Even before her postpartum depression, she worked hard to be seen, despite being a woman. Throughout her career, in high-profile finance positions in Beijing, Singapore, and New York she navigated the male-dominated field, and beyond it, many had a hard time comprehending that she was established within it. Now she combines this extensive hands-on experience in venture capital with her genuine passion for art, energizing the field of venture philanthropy. Importantly, Waave aims to offer grants with easy and short application processes to artists on a rolling basis. “By implementing the traditional venture capital firms’ due diligence, risk, and performance management Waave Foundation’s grants can more effectively accelerate an artist’s career,” Wang said. In New York, one of the art markets’ largest centers, rolling grants for artists are few and far between—the Foundation for Contemporary Arts Emergency Grant is a staple and the Awesome Foundation is another. Making funds available to artists will certainly put Waave on the map quickly.

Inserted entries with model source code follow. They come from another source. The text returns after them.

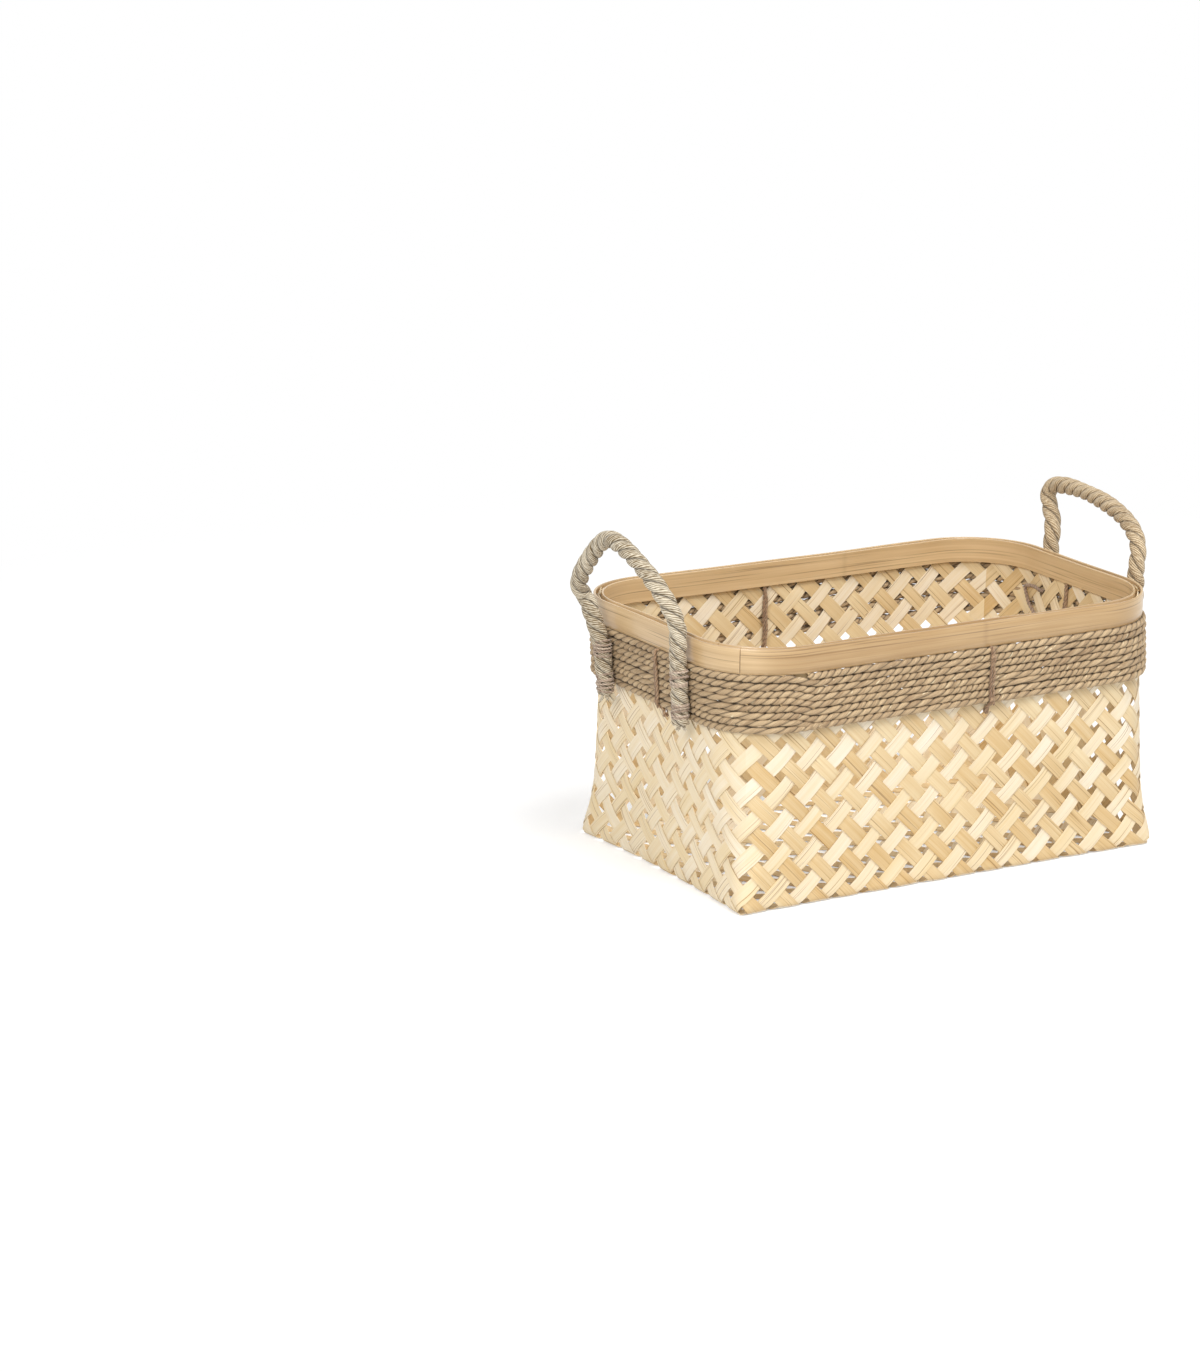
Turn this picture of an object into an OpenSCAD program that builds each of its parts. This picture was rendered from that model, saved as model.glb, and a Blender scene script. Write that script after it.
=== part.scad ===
// Plaited bamboo basket with a hooped rim, a wound cord band and two rope handles.
// Millimetres. +Z is up, the long side runs along X, and the origin is the middle of the base.

/* [Basket] */
// Length over the outer hoop
rim_length = 360; // [330:1:400]
// Width over the outer hoop
rim_width = 224; // [205:1:250]
// Corner radius of the outer hoop
rim_corner = 57; // [45:1:65]
// Height from the floor to the top of the rim
basket_height = 183; // [165:1:205]
// Length of the base over the weave
base_length = 338; // [310:1:370]
// Width of the base over the weave
base_width = 217; // [195:1:235]
// Corner radius of the weave at the base
base_corner = 3; // [2:0.5:6]
// How soon the corners round out above the base, where less is sooner
corner_power = 0.75; // [0.6:0.05:1]

/* [Weave] */
// Wanted distance between two columns of like crossings
column_pitch = 24.2; // [22:0.1:27]
// Wanted distance between two rows of like crossings
row_pitch = 22.4; // [20:0.1:25]
// Width of a bamboo strip
strip_width = 11.2; // [9.5:0.1:11.8]
// Thickness of a bamboo strip
strip_thickness = 0.4; // [0.3:0.05:0.5]
// Air between two strips where they cross
strip_clearance = 0.55; // [0.45:0.05:0.65]

/* [Rim] */
// Height of both hoops
hoop_height = 18; // [17:0.5:21]
// Thickness of the outer hoop
outer_hoop_thickness = 1.7; // [1.4:0.1:2.6]
// Thickness of the inner hoop
inner_hoop_thickness = 1.5; // [1.2:0.1:2.4]
// Width of the butt joint where a hoop's ends meet
hoop_seam = 0.4; // [0.2:0.1:1]
// How far the strips end below the top of the rim
strip_recess = 2; // [1:0.5:4]
// Clearance between pieces that seat on each other
seat = 0.3; // [0.2:0.05:0.5]

/* [Cord band] */
// Diameter of the wound cord
cord_diameter = 4.6; // [4:0.1:5]
// Number of turns under the outer hoop
cord_turns = 8; // [6:1:8]
// Gap between two turns of cord
turn_gap = 0.1; // [0.05:0.05:0.3]
// Diameter of the twine of the ties and lashings
twine_diameter = 1.9; // [1.5:0.1:2.2]

/* [Handles] */
// Diameter of the handle rope
rope_diameter = 12.4; // [9:0.2:14]
// Distance between the two legs of a handle
leg_spacing = 104; // [90:1:120]
// Height of the left loop's top over its two feet
left_rise = 51; // [35:1:65]
// Height of the right loop's top over its two feet
right_rise = 39; // [35:1:65]
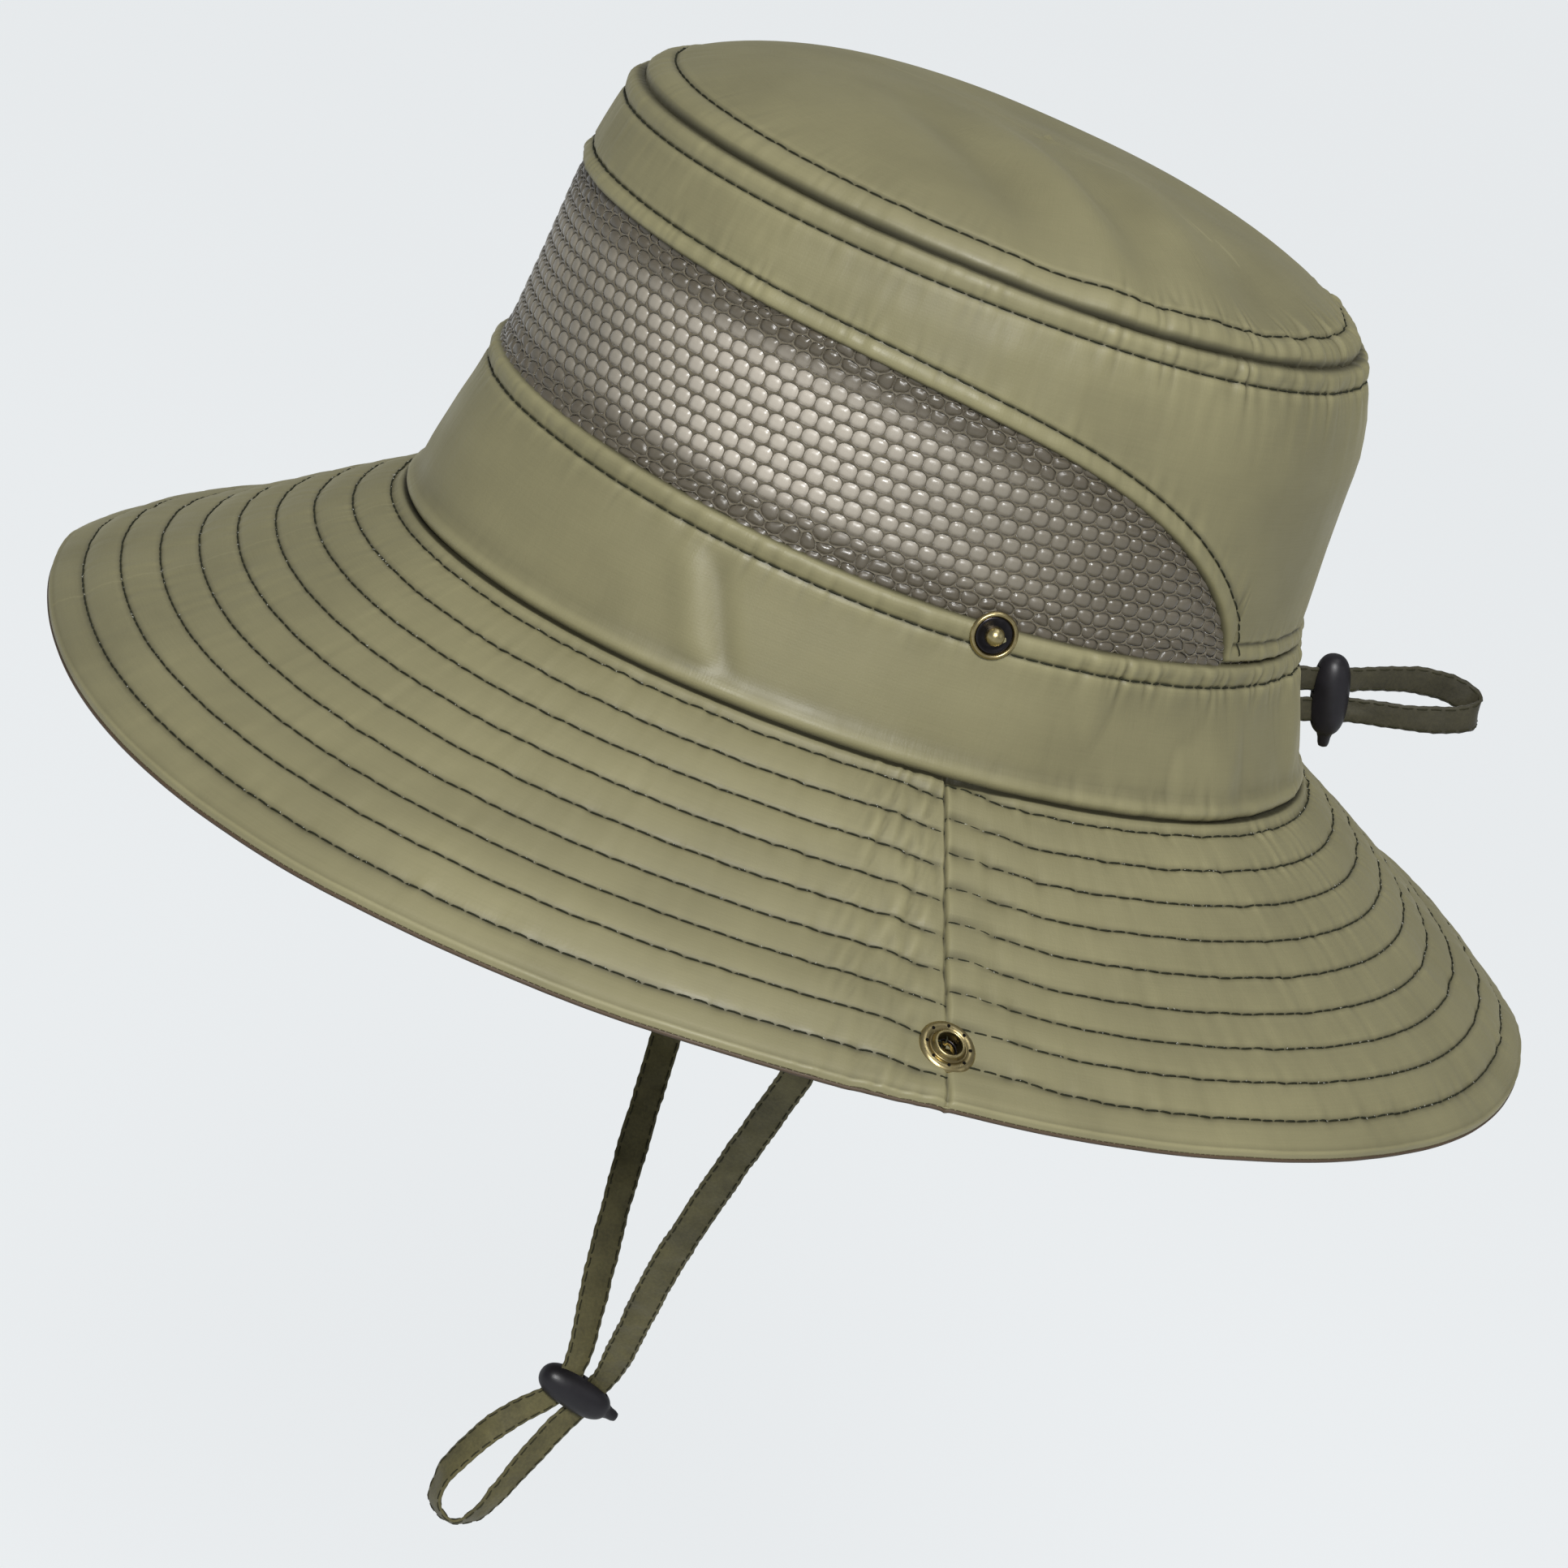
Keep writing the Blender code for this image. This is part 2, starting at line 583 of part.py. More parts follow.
def make_ribbons(finishes, lower_band):
    chin_strap("chin_strap_left", CHIN_STRAP_LEFT, finishes["ribbon"])
    chin_strap("chin_strap_right", CHIN_STRAP_RIGHT, finishes["ribbon"])
    chin_loop(finishes["ribbon"])
    back_loop(finishes["ribbon"])
    make_bead("chin_bead", CHIN_BEAD, CHIN_BEAD_TILT, finishes["rubber"])
    make_bead("back_bead", BACK_BEAD, BACK_BEAD_TILT, finishes["rubber"])
    upper, lower = BACK_LOOP[0][2] * MM, BACK_LOOP[-1][2] * MM
    channel_run("left", 1, upper, finishes["ribbon"])
    channel_run("right", -1, lower, finishes["ribbon"])
    for side, side_sign in (("left", 1), ("right", -1)):
        make_strap_tab(side, side_sign, finishes["ribbon"])
    for number, (_, back, height) in enumerate((BACK_LOOP[0], BACK_LOOP[-1])):
        frame = Matrix.Translation((0, back * MM, height * MM))
        cut(lower_band, box_cutter(f"exit_slot_{number}", frame, (2 * MM, 14 * MM, 6 * MM)))


def main():
    clear_scene()
    finishes = make_materials()
    lower_band = make_crown(finishes)
    barrel_holes = make_snaps(finishes, lower_band)
    make_brim(finishes, barrel_holes)
    make_ribbons(finishes, lower_band)


main()
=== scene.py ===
"""The looks of a boonie hat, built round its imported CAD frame.

Every cloth piece is a fine grid on the hat's own surfaces, raised by a relief of seams, quilting, gathers
and puckers. Stitches, net threads, snaps, beads and ribbons are real geometry. Lengths are in millimetres,
and they become metres where a mesh is made. +Z is up, the front is at -Y, and the wearer's left is at +X.

Angles run round the hat from its left side (0) towards the back (90 degrees), in radians.
"""

import math

import bmesh
import bpy
import numpy as np
from mathutils import Matrix, Vector


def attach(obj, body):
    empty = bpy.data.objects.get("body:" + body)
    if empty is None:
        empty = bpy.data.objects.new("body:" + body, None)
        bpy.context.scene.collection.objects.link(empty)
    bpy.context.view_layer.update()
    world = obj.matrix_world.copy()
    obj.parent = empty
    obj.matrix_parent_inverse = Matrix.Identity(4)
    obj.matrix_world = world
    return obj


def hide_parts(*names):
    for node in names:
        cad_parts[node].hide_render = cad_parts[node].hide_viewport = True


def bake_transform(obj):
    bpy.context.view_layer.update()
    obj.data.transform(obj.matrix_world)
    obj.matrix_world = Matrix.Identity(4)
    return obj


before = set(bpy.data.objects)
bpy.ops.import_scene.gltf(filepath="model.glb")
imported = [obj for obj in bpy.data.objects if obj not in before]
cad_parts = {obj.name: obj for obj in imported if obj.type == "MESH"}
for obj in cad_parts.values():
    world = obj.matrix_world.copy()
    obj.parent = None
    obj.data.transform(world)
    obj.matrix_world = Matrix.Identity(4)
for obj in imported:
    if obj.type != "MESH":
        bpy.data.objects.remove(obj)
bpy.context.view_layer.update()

MM = 0.001
SIDES = (("left", 1), ("right", -1))
NOISE_ROWS = 53

# The crown's outside: heights, and the reach forwards, backwards and sideways at each.
CROWN_HEIGHTS = [0, 10, 20, 30, 42, 58, 74, 86, 96.5, 100]
CROWN_FRONT = [103, 101.8, 99.7, 96.8, 94.5, 93, 91.8, 90, 86.8, 84.5]
CROWN_BACK = [103, 99.5, 94.5, 89.8, 89.2, 88, 86.6, 83.5, 77.5, 74.5]
CROWN_SIDE = [85.5, 83.5, 81.8, 80.5, 80, 79.5, 78.8, 77.8, 75, 73]
PROFILE_SOFTNESS = 2.0
TOP_SEAM_HEIGHT, TOP_SEAM_TILT = 97.3, 1.9
TOP_DOME_RISE, TOP_DOME_LEAN = 16.9, 1.6
TOP_REACH, TOP_HALF_SIZES = 76, (74, 80)
FINE_STEP, PROFILE_REACH = 0.25, 14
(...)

“D’Est” marks the organization’s first exhibition. In February, Waave will host a seminary-style think-tank. At Columbia, Wang attended classes with Rirkrit Tiravanija who is known for his collaborative social practice-based work. Many of his current and former students served food as part of his recent solo show at PS1. Similarly, Wang is interested in letting programming grow rhizomatically based on who is participating and aspires Waave to be a place for dialog, growth, and support. Wand will certainly make waves in New York’s art world.